Publié le 17 Apr, 2018

This is an extraordinary medical case according to Professor Xavier Capdevila, Head of the Anaesthesia-Intensive Care Unit at Montpellier University Hospital (CHU). A 53 year-old man was resuscitated eighteen hours after his heart had stopped beating.


On 12 March 2018, the man was found unconscious, in a state of hypothermia and cardiac arrest on the banks of the river Orb near Béziers. The emergency services performed cardiac massage for 4.5 hours whilst machines kept him alive. Meanwhile, blood circulation was initiated “to preserve the vital functions of the main organs, essentially the brain, thanks to a good blood flow,” explained the Professor. After eighteen hours without beating, his heart was restarted apparently with no detrimental effects. He took his first steps this week.


This “miracle” can be attributed to hypothermia (his body temperature fell to 22°C instead of 37°C). According to ICU physician, Christophe Prudhomme, hypothermia slowed down the patient’s bodily functions and therefore prevented any sequelae.
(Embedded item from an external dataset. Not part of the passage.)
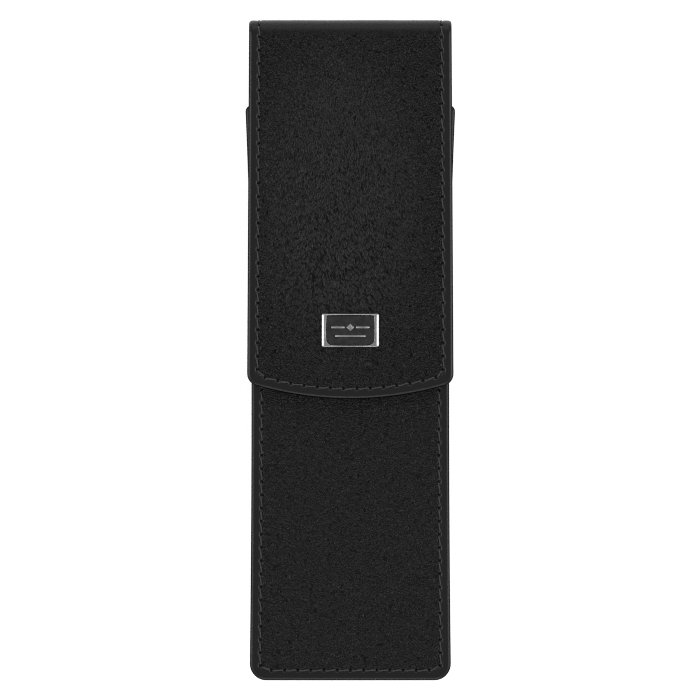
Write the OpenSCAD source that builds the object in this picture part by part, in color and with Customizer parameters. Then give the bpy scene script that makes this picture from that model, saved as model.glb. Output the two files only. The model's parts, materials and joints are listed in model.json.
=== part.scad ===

He compares this process to “a sort of hibernation or freezing process” pointing out that, basically, “when someone falls into a river, for instance, and rapidly enters a state of hypothermia, prolonged attempts at resuscitation can be attempted by gradually warming up the body”. Professor Capdevila explains: “Ultimately, hypothermia saved him by protecting his organs and allowing his heart to start beating again after his body temperature returned to 32°. At this point, cardiac activity was reinstated by electrical stimulation, and the heart started to beat under excellent conditions without any signs of arrhythmia or tachycardia”.


Christophe Prudhomme nevertheless acknowledges the fact that “18 hours is really exceptional”. Professor Capdevila believes that this rare event “will be the subject of a scientific paper in due course”.